The cobbled streets of Pavia twist and turn and lead to various grand Roman-Lombardesque churches that lie sprinkled around the town. These attest to those days in which the town was the seat of the Lombard monarchs, as do the clusters of medieval towers that punctuate a skyline dominated by the Cathedral's vast dome. Evening wanders inevitably lead to the Strada Nuova, a broad, cafe-lined vista that leads down to the River Ticino, at the top of which sits the Teatro Fraschini, one of Italy's oldest theatres. This was the venue for Ton Koopman's much-awaited recital of Bach's Partitas for Keyboard.

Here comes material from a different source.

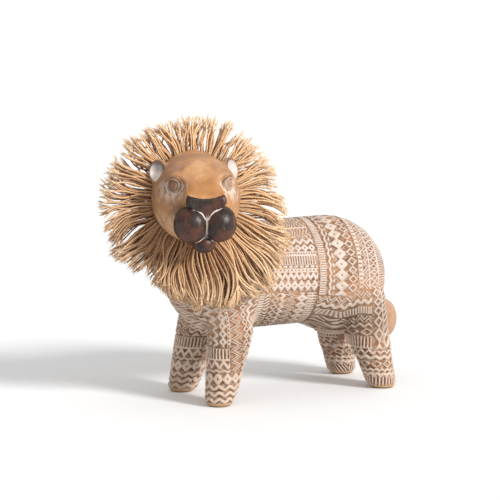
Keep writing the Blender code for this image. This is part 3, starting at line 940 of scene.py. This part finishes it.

The Partitas are a compendium of Bach's styles for harpsichord in which thematic material is first presented in an opening movement and then distilled through successive sarabandes, gigues and fantasies. The works were published together under the title Clavier-Übung I (“keyboard exercise”), the first page of which reads “composed for music lovers, to refresh their spirits”. Such information is initially misleading; far from light refreshment, these works are widely regarded as Bach's most difficult for keyboard. As Koopman glittered through the aristocratic dances of Partita no. 3, his posture straight and noble, head occasionally dipping at moments of discord, he played with a clarity of style that brought out the contrasts between the movements and displayed their structural complexity.

Koopman's fine playing was at its most enchanting in Partita no. 4, where tiny moments of elasticity produced waves of energy that ebbed and flowed. The opening Ouvertüre was all grand dotted rhythms and silky legato, and this opened into a horizon of whirling semiquavers in which the texture gradually thickened in the middle of the keyboard and the momentum built. The melancholy Sarabande that followed featured a meandering walking bass that interwove with arabesques above to create deliciously piquant dissonances. In one particularly visual moment, a snaking gesture passed down from the right hand to the left, and rushed to a heady peak, before gliding back down to earth in circling triplets. In this world of baroque ornaments, wandering eyes could freely train the rococo-swirled proscenium or become lost in the copiously folded robe of Apollo who gazed down from the painted ceiling.

Koopman is perhaps better known for his conducting of Bach's choral works nowadays than for his playing, though he initially trained as a harpsichordist under the guidance of legendary player and fellow Dutchman, Gustav Leonhardt. The latter was amongst the original pioneers of the “historically informed performance” movement whose proponents scoured baroque treatises and performed on historical instruments. When Koopman joined this revolution, to use his own term, it was still very much an underground phenomenon where long-haired musicians played to audiences in abandoned churches. Much of the music world reacted coldly to these groups because, Koopman has suggested, their members were deemed to be abundant in vision but lacking in musical skill.

Such criticisms are now rarely heard, and Koopman showed why. He is part of a generation of virtuoso interpreters who command respect. Koopman's own talent could not have been more evident than in the fiendish scales of the Toccata of Partita no. 6, where his hands skated up and down the keyboard with fluid dexterity. But most of all, his performance demonstrated some of the harpsichord's advantages over the piano in this repertoire. The dynamic inflexibility on this instrument is perhaps a source of its strength, with all voices inevitably awarded equal aural value. The result was intricate yet perfectly lucid tapestry that at times was utterly mesmerising.

In addition to his technical skill, Koopman possesses a zest that shone through in the freshness of his interpretations. Here, we were reminded that early music is perhaps less a reactionary attempt to place music within the stringent confines of what is deemed “correct”, and more an inquisitive, excited spirit of discovery.

As early music's stuffy image has begun to evaporate, its way of thinking has percolated into new areas. Koopman recently completed a three-year residency with The Cleveland Orchestra, whilst early music groups now tackle repertoire traditionally outside of their prerogative (as with last years Prom's concert of Brahms with The Orchestra of the Age of Enlightenment under Marin Alsop). The barrier between early music and other is perhaps more porous than ever, and Koopman has surely been a key architect in this process. 

His efforts were certainly appreciated tonight, and as he concluded Partita no. 6 with an arpeggiated flourish, right hand recoiling dramatically, the audience demanded more. Koopman provided an elegantly conveyed movement from one Bach's French Suites, and when even this wasn't enough, he turned to Purcell's Ground in C minor in a rendition that summed up his style. Haunting rotations of unsettling syncopation were treated with silvery legato, liquid embellishments and choice moments of rubato that brought the music to life.